Hello,
I have an RNASeq dataset containing 200 samples from asthma patients beginning therapy with one of two drugs (drug A and drug B), i.e:
Drug A: 50 samples pre-treatment (baseline) Drug A: 50 samples one week post-treatment
Drug B: 50 samples pre-treatment (baseline) Drug B: 50 samples one week post-treatment
I'm interested in using WGCNA to identify co-expressed gene modules in the pre-treatment baseline samples that correlate with various clinical traits. As part of a differential expression analysis I would then like to carry out gene set testing on these modules to see how they behave at week 1 compared to baseline, i.e. are the genes in the baseline modules upregulated or downregulated at week 1?
I have a question about strategy that I'd like some thoughts on:
Should I pool the drug A and drug B baseline samples and run an ordinary WGCNA analysis. This seems like it would increase power as more samples are going into the WGCNA analysis. Or does it make more sense to identify separate modules in the drug A and drug B groups? This approach, however, seems cleaner, as this involves identifying modules and testing them for differential expression in exactly the same patients.
Any opinions would be appreciated.

Hi Kevin. Thank you for your answer. I think I've settled on running separate analyses for each drug.
Hi Kevin,
Although it's late, I'll be happy to see know your answer.
Here, you mentioned that "You could, of course, control for either of these in the model, too". As WGCNA performs an unsupervised analysis and can get all genes, not just DEG. Could you please let me know if we can do the WGCNA analysis without doing differential expression analysis? I downloaded some cancer microarray datasets from public databases that have not control samples, so I cannot do DEG analysis. I'm thinking of doing a WGCNA analysis on these cancer datasets, what's your opinion about it? please kindly share with me your comments and suggestions.
Thanks in advance
Hey Sara, yes you could use this dataset, i.e., the one without controls. You could analyse each cancer separately and derive modules for these, or, process all cancers combined and hope to identify overlapping 'pathways' across different cancer types, which should exist (e.g. Wnt signalling, TGFbeta signalling, etc).

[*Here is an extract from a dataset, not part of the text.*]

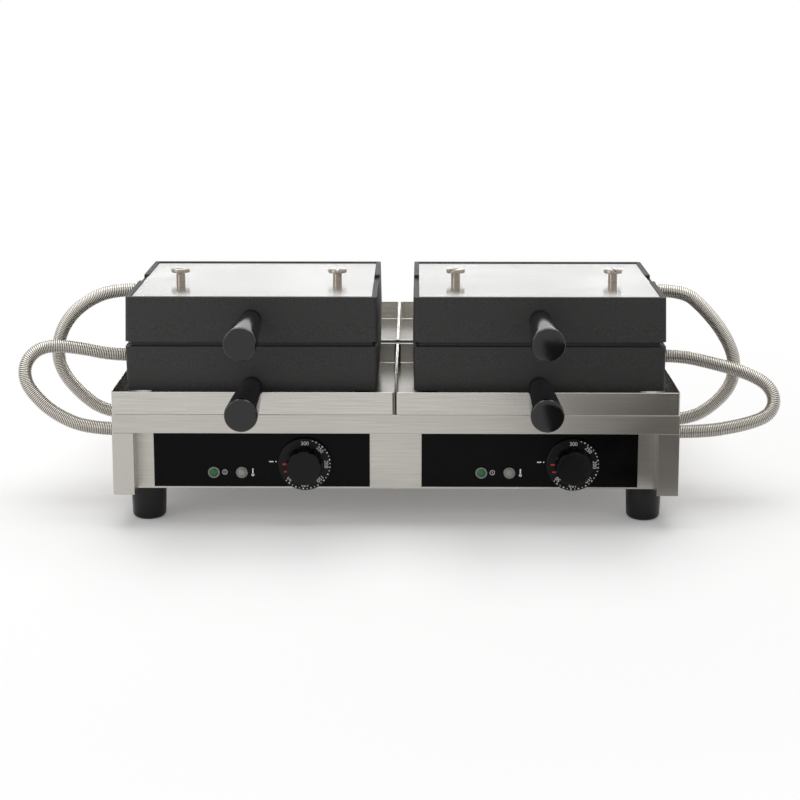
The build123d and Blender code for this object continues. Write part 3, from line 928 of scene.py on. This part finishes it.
for iron in IRONS:
    make_dial(iron)


# Control plates: lamp domes and printed marks beside them

LAMP_DOME = ((0, 0), (4.85, 0), (4.85, 0.5), (4.5, 1.1), (3.6, 1.7), (2.2, 2.1), (0, 2.25))
MARK_T = 0.2
MARK_ASIDE = 12.6  # from a lamp's middle to the mark beside it
POWER_RING = (2.9, 2.4)
POWER_STROKE = (0.5, 2.6)
BULB_R = 1.7
BULB_DOWN = 3.0
STEM = (1.5, 7.4)
STEM_UP = 0.6
INDEX_T = 0.3
INDEX_UP = 2.0  # over the dial's axis
DASH = (5.0, 1.3)
DASH_ASIDE = 38.6  # from the dial's axis
POINT_R = 0.8
POINT_ASIDE = 33.4


def lamp_places(cad_node):
    """Where the node's two lamps stand across, and how high."""
    low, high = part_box(cad_node)
    radius = (high.z - low.z) / 2
    return (low.x + radius, high.x - radius), (low.z + high.z) / 2


def make_lamps():
    """Domed lenses over the flat ones of the CAD."""
    for cad_node, made in (("power_lamps", green_lens), ("heat_lamps", pale_lens)):
        places, z = lamp_places(cad_node)
        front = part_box(cad_node)[0].y
        domes = []
        for x in places:
            thing = turned("dome", LAMP_DOME, 32)
            place_mesh(thing, facing_front(x, front, z))
            domes.append(thing)
        add_piece(join(domes, cad_node + "_domes"), made, "chassis")


def make_prints():
    """A circled bar, a thermometer and the dial's index, printed on both control plates."""
    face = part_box("control_plates")[0].y
    marks = []

    def put(mark, x, z):
        place_mesh(mark, facing_front(x, face, z))
        marks.append(mark)

    outer, inner = POWER_RING
    ring = [(inner, 0), (outer, 0), (outer, PRINT_T), (inner, PRINT_T), (inner, 0)]
    places, z = lamp_places("power_lamps")
    for x in places:
        put(turned("ring", ring, 32), x + MARK_ASIDE * MM, z)
        put(bar_mesh("stroke", *POWER_STROKE, MARK_T), x + MARK_ASIDE * MM, z)
    places, _ = lamp_places("heat_lamps")
    for x in places:
        put(disc_mesh("bulb", BULB_R, MARK_T, 20), x + MARK_ASIDE * MM, z - BULB_DOWN * MM)
        put(bar_mesh("stem", *STEM, MARK_T), x + MARK_ASIDE * MM, z + STEM_UP * MM)
    for iron in IRONS:
        axis = middle(iron + "_thermostat_knob")
        put(bar_mesh("dash", *DASH, INDEX_T), axis.x - DASH_ASIDE * MM, axis.z + INDEX_UP * MM)
        put(disc_mesh("point", POINT_R, INDEX_T, 12), axis.x - POINT_ASIDE * MM, axis.z + INDEX_UP * MM)
    add_piece(join(marks, "plate_marks"), white_print, "chassis")


make_lamps()
make_prints()


# Stage: a white floor and backdrop, plain soft light

FLOOR_SIZE = 14.0
PAPER_NEAR = 0.3  # the floor fades to plain white from here to there, from the part's middle
PAPER_FAR = 1.1
# Each softbox's name, place, aim, size and watts
SOFTBOXES = (
    ("top_softbox", (0.0, 0.1, 1.9), (0, 0, 0.1), (2.2, 1.6), 30),
    ("left_softbox", (-1.9, -1.5, 1.1), (0, 0, 0.15), (1.2, 1.4), 11),
    ("rear_softbox", (0.0, 2.2, 0.36), (0, 0, 0.3), (2.6, 0.18), 10),
)
CARD_AT = (0.95, -0.95, 0.004)
CARD_SIZE = (1.5, 1.3)


def flat_plane(name, size):
    """A square on the floor."""
    bpy.ops.object.select_all(action="DESELECT")
    bpy.ops.mesh.primitive_plane_add(size=size, location=(0, 0, 0))
    thing = bpy.context.view_layer.objects.active
    thing.name = name
    return thing


def larger(tree, first, second):
    """The larger of two values in a shader."""
    return node(tree, "ShaderNodeMath", {0: first, 1: second}, operation="MAXIMUM").outputs[0]


def make_stage():
    """A paper floor that takes shadows near the part and is plain white farther off."""
    floor = flat_plane("floor", FLOOR_SIZE)
    made, tree = material("white_paper")
    paths = node(tree, "ShaderNodeLightPath")
    place = node(tree, "ShaderNodeTexCoord")
    away = node(tree, "ShaderNodeVectorMath", {0: place.outputs["Object"]}, operation="LENGTH")
    fade = node(
        tree, "ShaderNodeMapRange", {"Value": away.outputs["Value"]}, interpolation_type="SMOOTHSTEP",
        From_Min=PAPER_NEAR, From_Max=PAPER_FAR, To_Min=0.16, To_Max=1.0,
    )
    paper = node(tree, "ShaderNodeBsdfDiffuse", Color=colour("F4F4F4"))
    glow = node(tree, "ShaderNodeEmission", Color=WHITE, Strength=1.0)
    looked_at = larger(tree, paths.outputs["Is Camera Ray"], paths.outputs["Is Glossy Ray"])
    seen = node(tree, "ShaderNodeMath", {0: looked_at, 1: fade.outputs[0]}, operation="MULTIPLY")
    mixed = node(tree, "ShaderNodeMixShader", {0: seen.outputs[0], 1: paper.outputs[0], 2: glow.outputs[0]})
    finish_with(tree, mixed)
    paint(floor, made)


def make_world():
    """White for the camera and for mirrors, and a dimmer light on the part."""
    world = bpy.data.worlds.new("studio")
    bpy.context.scene.world = world
    world.use_nodes = True
    tree = world.node_tree
    tree.nodes.clear()
    paths = node(tree, "ShaderNodeLightPath")
    looked_at = larger(tree, paths.outputs["Is Camera Ray"], paths.outputs["Is Glossy Ray"])
    seen = larger(tree, looked_at, paths.outputs["Is Transmission Ray"])
    dim = node(tree, "ShaderNodeBackground", Color=colour("EEEDEC"), Strength=0.55)
    white = node(tree, "ShaderNodeBackground", Color=WHITE, Strength=1.0)
    mixed = node(tree, "ShaderNodeMixShader", {0: seen, 1: dim.outputs[0], 2: white.outputs[0]})
    node(tree, "ShaderNodeOutputWorld", {"Surface": mixed.outputs[0]})


def soft_light(name, at, target, size, power):
    """A rectangular lamp at a place, aimed at the target: metres and watts."""
    data = bpy.data.lights.new(name, "AREA")
    data.shape = "RECTANGLE"
    data.size = size[0]
    data.size_y = size[1]
    data.energy = power
    lamp = bpy.data.objects.new(name, data)
    bpy.context.scene.collection.objects.link(lamp)
    lamp.location = at
    lamp.rotation_euler = (Vector(target) - Vector(at)).to_track_quat("-Z", "Y").to_euler()
    lamp.visible_camera = False


def grey_card(name, at, size):
    """A grey studio card on the floor that the bright metal mirrors on its right half. Only
    reflections see it."""
    card = flat_plane(name, 1.0)
    card.data.transform(Matrix.Translation(at) @ Matrix.Diagonal((*size, 1, 1)))
    card.data.update()
    paint(card, card_grey)
    card.visible_camera = False
    card.visible_diffuse = False
    card.visible_shadow = False


make_stage()
make_world()
for softbox in SOFTBOXES:
    soft_light(*softbox)
grey_card("right_flag", CARD_AT, CARD_SIZE)

bpy.context.scene.view_settings.view_transform = "Standard"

Would be interesting. After you have identified modules, that's where the downstream stats / regression would occur using, in this case, survival info, tumour histology, tumour grade, age, etc.
Thank you Kevin.
My dataset is different subtypes of breast cancer that multiple studies were collected for each subtype, meta-analysis; there are some clinical traits for some of the datasets, not all of them. Please kindly let me know which procedure do you recommend for WGCNA analysis, merging all of them and doing the analysis on the merged data or doing analysis on each subtype, separately? which one is more informative, especially, for finding the probable subtype-specific pathways and hub genes?
Yes, finding overlapping pathways among all subtypes would be also interesting. Consensus analysis with WGCNA is appropriate for this question, yes?
@slope If feasible, consider conducting both analyses. Start with a pooled analysis to identify broad patterns, then conduct separate analyses for drug A and drug B to explore any specific differences. This way, you can leverage the strengths of both approaches and validate your findings.